I am an independent writer living in Los Angeles. I write Visual Art Reviews, General Cultural Essays, and Book Reviews.

Wednesday, January 02, 2008

Ten Favorites: Alberto Burri, Mold (Muffa), 1951


I grew up twelve miles from a ruined 59,000 acre World War II camp called Camp Howze. Located outside of Gainesville, Texas, Camp Howze is now little more than a few old water towers and hundreds of cinder block nubs which mark where old barracks and buildings stood. There were many such camps all over the United States, and a large one was in Herford, Texas. In Herford, many Italian prisoners of war were kept, and several of the Italian prisoners of war, artists back in Italy, were taken out of the camp to mural local churches in Herford. One of those prisoners was Alberto Burri, a vanguard Italian painter who was often featured in the New York's famous Stable gallery in the 1950s, who Robert Rauschenberg sought out on his trip to Italy in the early 50s, and whose works, though never advertised, are some of the strongest ever made.

I knew about Herford both before and after I discovered Alberto Burri, but what I didn’t know was Herford’s impact on Burri. Apparently it was Burri’s experience as medic in the war as well as his time in the prison camp inspired his life of painting, a career that was open to impressive, deft experimentation using many unconventional materials like acetylene torches, plastic, burlap, wire, dirt, and acrylic caulk. Often paintings by Burri feature elegant divisions of space in black, brown, cream, and gold, but the paintings that really jolt, the paintings that in my opinion really matter are his gnarled, chewed works in red and black, melted plastic drippings, splattered swatches of burlap, and bursts of dirt and pumice. The work in the Art Institute of Chicago is still my favorite, a shock of grisle and splat once owned by the Chicago story teller Studs Terkle.

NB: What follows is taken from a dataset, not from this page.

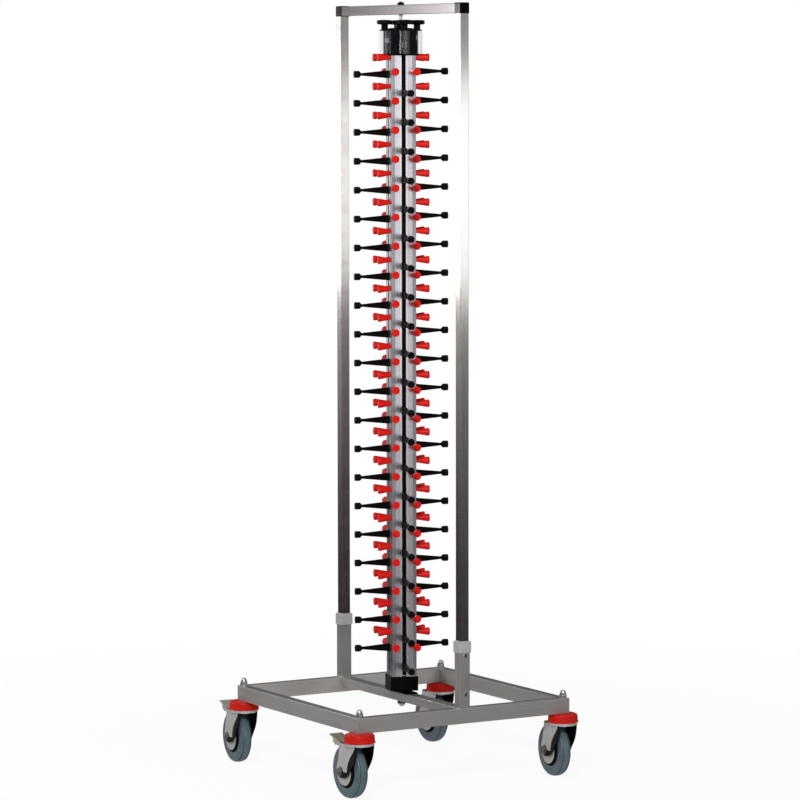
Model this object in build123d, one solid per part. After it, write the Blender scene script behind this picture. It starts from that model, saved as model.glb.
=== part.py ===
"""Mobile plate rack: a square wheeled base with a tall hoop, and a four-sided
column that turns between the base and the hoop's top bar. Each side of the
column carries a stack of red grips and a height-adjustable comb of black arms.

Frame: origin on the column's axis at floor level, +Z up, +X along the cross
beam, +Y towards the right-hand side. All lengths in millimetres.
"""

import os
from math import cos, radians, sin

from build123d import *

os.makedirs("parts", exist_ok=True)

# ---------------------------------------------------------------- dimensions
# base frame
BASE = 570.0            # outer side of the square base
RAIL_W = 22.0           # rail width, in plan
RAIL_H = 36.0           # rail height
RAIL_Z = 154.0          # underside of the rails
WALL = 2.0              # tube wall of the base
BEAM_H = 20.0           # cross beam height, flush with the rail tops
BEAM_W = 30.0
# hoop
POST_X = 271.5          # post axis from the column axis
POST_LOW = 26.0         # lower post, outer
POST_UP = 22.0          # upper tube, outer
POST_WALL = 1.8
POST_LOW_TOP = 329.0
UP_BOTTOM = 236.0
COLLAR = 32.0
COLLAR_Z = (317.0, 344.0)
CUBE = 25.0             # corner connector
TOP_Z = 1800.0          # top of the corner connectors
# casters
STEM_INSET = 11.0       # stem axis from the outer faces of the rails
WHEEL_R = 62.5
TREAD_W = 28.0
TRAIL = 42.0            # axle from the swivel axis
LEG_IN = 22.5           # inner face of a fork leg
LEG_T = 2.0
EMBOSS = 1.2
CASTER_YAW = {"front_left": 0.0, "front_right": -5.0, "back_left": -5.0, "back_right": 0.0}
# column
COL_ANGLE = -18.5       # how far the column is turned at rest, degrees
COL = 60.0
COL_Z = (229.5, 1681.3)
BAND = 20.5             # middle of each face; the outer bands are set back
BAND_STEP = 0.4
SLOT_W = 9.9
SLOT_LIP = 27.0         # inner side of the slot's lips
SLOT_FLOOR = 21.6
TEE_W = 15.2
# stacks
LEVELS = 21
PITCH = 67.1
Z_SIDE = 1677.0         # first grip row, left and right stacks
Z_FACE = 1643.5         # first grip row, front and back stacks
GRIP_SIDE = 25.3        # grips either side of the stack's middle
GRIP_TIP = 61.0         # grip tip from the column axis
DROP = {"front": 49.2, "right": 31.8, "back": 39.0, "left": 39.0}  # arm under its grip row
DROP_MIN, DROP_MAX = 28.0, 52.0
ARM_TIP = 111.5
ARM_END = 94.7
KNOB_R = 38.5           # spindle axis from the column axis
HEAD_Z = (1681.3, 1745.3)
SLEEVE_Z = (1685.3, 1738.3)
EDGE_R = 1.5            # rounding of the base tubes' long edges

STACKS = {"front": 0.0, "right": 90.0, "back": 180.0, "left": 270.0}
CORNERS = {
    "front_left": (1, -1),
    "front_right": (1, 1),
    "back_left": (-1, -1),
    "back_right": (-1, 1),
}
HALF = BASE / 2
RAIL_TOP = RAIL_Z + RAIL_H
STEM = HALF - STEM_INSET


# ------------------------------------------------------------------- helpers
def block(x0, x1, y0, y1, z0, z1):
    """A box by its six faces."""
    return Pos((x0 + x1) / 2, (y0 + y1) / 2, (z0 + z1) / 2) * Box(x1 - x0, y1 - y0, z1 - z0)


def rod(r, z0, z1, x=0.0, y=0.0):
    """A vertical cylinder."""
    return Pos(x, y, (z0 + z1) / 2) * Cylinder(r, z1 - z0)


def prism(points, z0, z1):
    """A plan outline raised from z0 to z1."""
    face = make_face(Polyline(*[(x, y) for x, y in points], close=True))
    return Pos(0, 0, z0) * extrude(face, z1 - z0)


def turned(points):
    """A solid of revolution about Z from (radius, z) points."""
    face = make_face(Plane.XZ * Polyline(*[(r, z) for r, z in points], close=True))
    return revolve(face, Axis.Z)


def side_plate(points, y0, y1):
    """An outline in X and Z, raised from y0 to y1."""
    face = make_face(Plane.XZ * Polyline(*[(x, z) for x, z in points], close=True))
    return Pos(0, y1, 0) * extrude(face, y1 - y0, dir=(0, -1, 0))


def hexagon(af, z0, z1, turn=0.0):
    return Rot(0, 0, turn) * Pos(0, 0, z0) * extrude(RegularPolygon(af / 2, 6, major_radius=False), z1 - z0)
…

Only 28 by 31 inches, it makes sense that this work would have appealed to Studs, with his interest in human emotions, tall tales, and the tough challenges that people face. Burri’s work is as far from sugary as one can get, not functioning according to any recognizable program of painting yet exuding a visceral impact. This is remarkably not a Dubuffet, this is not a romanticizing of the primitive or attempt to get to raw experience. This is a legitimately troubled work, a cannon shot of sludge and mud, a puddle with drops of blood.